4. Align Payment Plans with Construction Milestones

Insist on tying your payment schedule to the completion of specific construction phases. Avoid front-loaded agreements where large amounts are due early before visible progress.

5. Plan for Exit Strategies

Think ahead: Do you plan to live in the property, rent it out, or flip it for capital gains? Each option requires different timing, financing, and risk mitigation.

6. Stay Informed About Market Trends

Keep track of real estate market insights. For instance, there was a 14% increase in housing demand in Nairobi, signaling strong buyer interest.

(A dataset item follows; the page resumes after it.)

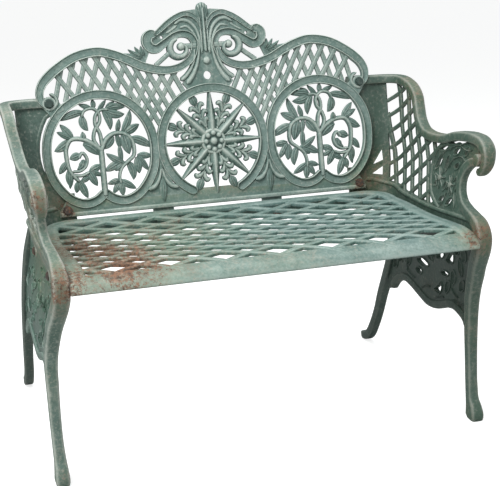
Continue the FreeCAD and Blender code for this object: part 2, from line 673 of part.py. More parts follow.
def end_frame():
    """The right end frame, drawn on the +X side."""
    pieces = [upper_wall(), round_bar(FRONT_LEG), round_bar(REAR_LEG)] + apron_wall() + feet()
    ground = Part.makeBox(200, 900, 100, V(340, -450, -100))
    for y, z in SEAT_BOLTS:
        pieces.append(Part.makeCylinder(13, BOSS_FACE - 402, V(402, y, z), V(1, 0, 0)))
    for x, z in (UPPER_BOLT, LOWER_BOLT):
        boss = Part.makeCylinder(12, BOSS_REAR - RIM_THICK - 0.6, V(x, up(z), -BOSS_REAR))
        pieces.append(lean(boss))
    whole = pieces[0].multiFuse(pieces[1:]).cut(ground)
    seat_room = Part.makeBox(30, 440, 60, V(372, -368, 380))
    whole = whole.cut(seat_room)
    for x, z in (UPPER_BOLT, LOWER_BOLT):
        drill = Part.makeCylinder(BORE / 2, 80, V(x, up(z), -50))
        whole = whole.cut(lean(drill))
    for y, z in SEAT_BOLTS:
        whole = whole.cut(Part.makeCylinder(BORE / 2, 80, V(380, y, z), V(1, 0, 0)))
    return whole


# ---------------------------------------------------------------- fasteners
# Each is built standing on its own axis, then moved to its place.


def hexagon(across, tall):
    radius = across / math.sqrt(3)
    corners = [V(radius * math.cos(math.radians(60 * k)), radius * math.sin(math.radians(60 * k)), 0)
               for k in range(6)]
    block = Part.Face(Part.makePolygon(corners + corners[:1])).extrude(V(0, 0, tall))
    dome = Part.makeCone(radius + 1.2, radius - 1.0, tall)
    return block.common(dome)


def bolt(length, slotted=False):
    """A bolt whose head stands on z = 0 and whose shank runs down."""
    if slotted:
        head = Part.makeSphere(13, V(0, 0, -7.5)).common(Part.makeCylinder(9, 20))
        head = head.cut(Part.makeBox(30, 2, 10, V(-15, -1, 3.5)))
    else:
        head = hexagon(HEAD_ACROSS, HEAD_TALL)
    shank = Part.makeCylinder(BOLT / 2 - 0.05, length + 1, V(0, 0, -length))
    return head.fuse(shank)


def washer():
    """A plain washer lying on z = 0."""
    return Part.makeCylinder(WASHER_DIA / 2, WASHER_THICK).cut(Part.makeCylinder(BORE / 2, 5))


def nut():
    """A hexagon nut with its seat on z = 0, standing upward."""
    return hexagon(NUT_ACROSS, NUT_TALL).cut(Part.makeCylinder(BOLT / 2 + 0.05, 20))


def on_back(shape, x, height, depth, facing=1):
    """Stand a fastener square to the leaning back at a depth from its front face."""
    placed_shape = shape.copy()
    if facing < 0:
        placed_shape.rotate(V(0, 0, 0), V(1, 0, 0), 180)
    placed_shape.translate(V(x, up(height), depth))
    return lean(placed_shape)


def on_side(shape, side, x, y, z, facing):
    """Stand a fastener along X on one side; facing 1 points away from the middle."""
    placed_shape = shape.copy()
    placed_shape.rotate(V(0, 0, 0), V(0, 1, 0), 90 * side * facing)
    placed_shape.translate(V(side * x, y, z))
    return placed_shape


def back_fasteners(name, place):
    """Bolts from the front through the back and the end flange, nuts behind."""
    reach = BOSS_REAR + WASHER_THICK + NUT_TALL + 4
    bolts, washers, nuts = [], [], []
    for side in (-1, 1):
        x, z = side * place[0], place[1]
        bolts.append(on_back(bolt(reach + WASHER_THICK), x, z, WASHER_THICK))
        washers.append(on_back(washer(), x, z, 0))
        washers.append(on_back(washer(), x, z, -BOSS_REAR, -1))
        nuts.append(on_back(nut(), x, z, -BOSS_REAR - WASHER_THICK, -1))
    return {name + "_bolts": bolts, name + "_washers": washers, name + "_nuts": nuts}


def lug_fasteners():
    """Bolts from behind through the back's lugs and the seat's pads."""
    bolts, washers, nuts = [], [], []
    for side in (-1, 1):
        x, z = side * LUG_BOLT[0], LUG_BOLT[1]
        reach = RIM_THICK + LUG_PAD + 2 * WASHER_THICK + NUT_TALL + 3
        bolts.append(on_back(bolt(reach), x, z, -RIM_THICK - WASHER_THICK, -1))
        washers.append(on_back(washer(), x, z, -RIM_THICK, -1))
        washers.append(on_back(washer(), x, z, LUG_PAD))
        nuts.append(on_back(nut(), x, z, LUG_PAD + WASHER_THICK))
    return {"seat_lug_bolts": bolts, "seat_lug_washers": washers, "seat_lug_nuts": nuts}


def side_fasteners(side, word):
    """Slotted screws from outside through the end frame into the seat's side rib."""
    inside = SEAT_HALF - 8
    screws, washers, nuts = [], [], []
    for y, z in SEAT_BOLTS:
        reach = BOSS_FACE - inside + WASHER_THICK + NUT_TALL + 3
        screws.append(on_side(bolt(reach, True), side, BOSS_FACE, y, z, 1))
        washers.append(on_side(washer(), side, inside, y, z, -1))
        nuts.append(on_side(nut(), side, inside - WASHER_THICK, y, z, -1))
    names = [word + "_seat_screws", word + "_seat_washers", word + "_seat_nuts"]
    return dict(zip(names, (screws, washers, nuts)))


def save(name, shape):
    """Write one piece, with the bench's middle brought over the origin."""
    centred = shape.copy()
    centred.translate(V(0, CENTRE_SHIFT, 0))
    centred.exportStep(os.path.join(OUT_DIR, name + ".step"))


def main():
    os.makedirs(OUT_DIR, exist_ok=True)
    save("back_panel", back_panel())
    save("seat_grille", seat_grille())
    right = end_frame()
    save("right_end", right)
    save("left_end", right.mirror(V(0, 0, 0), V(1, 0, 0)))
    groups = {}
    groups.update(back_fasteners("back_upper", UPPER_BOLT))
    groups.update(back_fasteners("back_lower", LOWER_BOLT))
    groups.update(lug_fasteners())
    groups.update(side_fasteners(-1, "left"))
    groups.update(side_fasteners(1, "right"))
    for name, solids in groups.items():
        save(name, Part.makeCompound(solids))


if __name__ == "__main__":
    main()
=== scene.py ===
"""Cast garden bench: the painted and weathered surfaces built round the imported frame.

Drawings are in millimetres.  A drawing is laid out flat as (across, up) with a depth "out" towards the
side that shows, and a sheet carries it to its place: the leaning back, the seat's dish, the end walls
with their rounded rear corners, or the aprons between the legs.
"""

from __future__ import annotations

import logging
import math
from dataclasses import dataclass, field
from enum import Enum
from typing import Protocol, Sequence

import bpy
import numpy as np
from mathutils import Matrix, Vector
from mathutils.geometry import delaunay_2d_cdt


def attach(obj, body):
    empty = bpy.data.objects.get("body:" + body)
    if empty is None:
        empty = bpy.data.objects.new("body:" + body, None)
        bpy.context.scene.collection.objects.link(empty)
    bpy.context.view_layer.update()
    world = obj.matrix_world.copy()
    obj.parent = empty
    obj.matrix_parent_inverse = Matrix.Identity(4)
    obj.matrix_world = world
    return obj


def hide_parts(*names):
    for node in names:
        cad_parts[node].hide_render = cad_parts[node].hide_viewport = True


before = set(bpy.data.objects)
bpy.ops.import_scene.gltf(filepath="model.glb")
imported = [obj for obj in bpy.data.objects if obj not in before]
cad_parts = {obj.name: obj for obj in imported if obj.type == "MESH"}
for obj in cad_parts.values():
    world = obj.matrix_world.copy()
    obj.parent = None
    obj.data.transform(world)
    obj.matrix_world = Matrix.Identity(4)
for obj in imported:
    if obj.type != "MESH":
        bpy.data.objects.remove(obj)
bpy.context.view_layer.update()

log = logging.getLogger("bench")
Array = np.ndarray
Points = Sequence[Sequence[float]]

MM = 0.001
CENTRE_SHIFT = -2.5
RAKE = math.radians(8.63)
FOOT_Z = 441.0
FOOT_Y = 109.5
MEDAL_X = 250.5
MEDAL_Z = 578.5
BODY = "root"


# ------------------------------------------------------------------ sheets


class Sheet(Protocol):
    """A surface that carries a flat drawing to its place on the bench."""

    def place(self, across: Array, up: Array, out: Array) -> Array:
        """Places drawing coordinates in space.

        Args:
            across: First drawing coordinate, in millimetres.
            up: Second drawing coordinate, in millimetres.
            out: Depth towards the side that shows, in millimetres.

        Returns:
            Points in millimetres, with one more axis than the inputs.
        """


@dataclass(frozen=True)
class BackSheet:
    """The leaning front plane of the back; up is the true height on that plane."""

    def place(self, across: Array, up: Array, out: Array) -> Array:
        """Leans the drawing back by the rake and lifts depths square to the plane."""
        y = FOOT_Y + (up - FOOT_Z) * math.tan(RAKE) - out * math.cos(RAKE)
        z = up + out * math.sin(RAKE)
        return np.stack([across + 0 * y, y, z + 0 * across], -1)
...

This kind of data helps you anticipate price trends, rental yields, and buyer appetite.

Case Studies: Moon Valley & Wilma Towers

These two Nairobi-based projects exemplify the promise and pitfalls of off-plan investments:

Moon Valley, Kileleshwa

  • Launch Price (3BR with DSQ): KSh 24M
  • Current Market Value: KSh 27.5M
  • Appreciation: 15%
  • Mortgage Availability: Yes

Wilma Towers, Kilimani

  • Launch Price (1BR): KSh 4.9M
  • Current Price: KSh 6.8M
  • Appreciation: 39%
  • Notable: High demand, centrally located, fast-selling

These examples show that early investors not only saved money through flexible payments but also gained from market appreciation well before project completion.

In summary, Off-plan property investment in Kenya offers a gateway to building wealth, owning affordable housing, and benefiting from capital appreciation in a market with strong housing demand. Lower entry prices, customizable units, and flexible payment structures make it a smart move for well-informed investors.

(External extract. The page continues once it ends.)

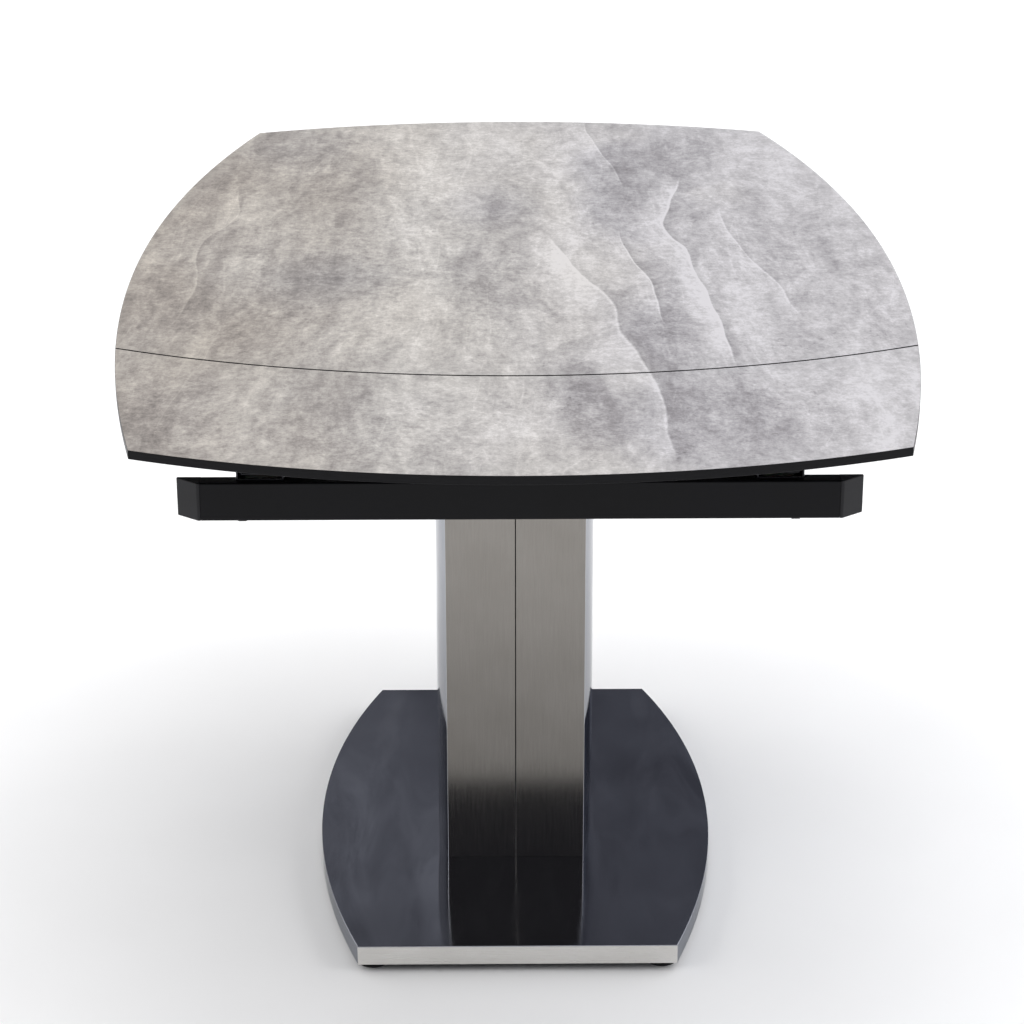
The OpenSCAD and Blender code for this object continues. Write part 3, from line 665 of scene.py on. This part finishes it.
eased_copy("main_top_bars", "main_support_bars", powder_coat, radius_mm=0.6)
eased_copy("main_top_blocks", "main_spacers", powder_coat, radius_mm=1.0)
bar_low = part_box("main_support_bars")[0]
bar_screws = [pan_screw(sx * (rail_x + side * 18 * MM), y, bar_low.z, -1)
              for sx in (-1, 1) for side in (-1, 1)
              for y in (bar_low.y + 25 * MM, -120 * MM, 120 * MM, 220 * MM, 420 * MM, 540 * MM)]
finished("main_bar_screws", gathered(bar_screws), [zinc], "root", "zinc_steel")

# ---------------------------------------------------------------------------------------------------
# Stone sheets and black boards of the tops
# Each top is a 3 mm sintered stone sheet glued to a 6 mm black board, cut to the same barrel outline
# with arcs along the sides, ends and joint. The edge of stone and board is sealed satin black.

SIDE_R = 3.3
END_R = 0.9
SEAM_GAP = 3 * MM

edge_black = surface("satin_black_sealed_edge", "#0e0e10", roughness=0.42, Specular_IOR_Level=0.12)
place = add(edge_black, "TexCoord").outputs["Object"]
sanded = add(edge_black, "Mapping", {"Scale": (1.0, 1.0, 8.0)}, {"Vector": place}).outputs["Vector"]
marks = add(edge_black, "TexNoise", {"Scale": per_metre(12), "Detail": 5.0}, {"Vector": sanded})
gloss = add(edge_black, "MapRange", {"To Min": 0.28, "To Max": 0.46}, {"Value": marks.outputs["Fac"]})
tone = add(edge_black, "ValToRGB", {"stops": [(0.35, "#0c0c0e"), (0.7, "#131315")]},
           {"Fac": marks.outputs["Fac"]})
feed(edge_black, Base_Color=tone.outputs["Color"], Roughness=gloss.outputs["Result"])

# Sintered stone is printed and pressed with a limestone figure: long clouds along the table, fine pits,
# warm beige passing into cool grey, and a few pale veins. Over the figure, painted light makes the sheet
# lighter and cooler in cast towards +X. It is matt, with a barely felt texture.
stone = surface("sintered_limestone_sheet", "#bbb7b5", roughness=0.5)
place = add(stone, "TexCoord").outputs["Object"]
layer = add(stone, "VectorMath", {"operation": "MULTIPLY", 1: (1.0, 0.4, 45.0)}, {0: place})
drift = add(stone, "TexNoise", {"Scale": per_metre(150), "Detail": 2.0, "Roughness": 0.45},
            {"Vector": layer.outputs["Vector"]})
swing = add(stone, "VectorMath", {"operation": "MULTIPLY_ADD", 1: (0.06, 0.2, 0.0), 2: (-0.03, -0.1, 0.0)},
            {0: drift.outputs["Color"]})
flow = add(stone, "VectorMath", {"operation": "ADD"},
           {0: place, 1: swing.outputs["Vector"]}).outputs["Vector"]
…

However, it’s not without risk. Delays, poor workmanship, or rogue developers can turn what seems like a golden opportunity into a financial nightmare. The key to success lies in rigorous due diligence—vetting developers, verifying land and approvals, and keeping an eye on market trends.

As Kenya’s real estate sector continues to grow, off-plan investments will remain a viable option for bold but careful investors. Take the leap—but do so with your eyes open, contracts reviewed, and facts verified.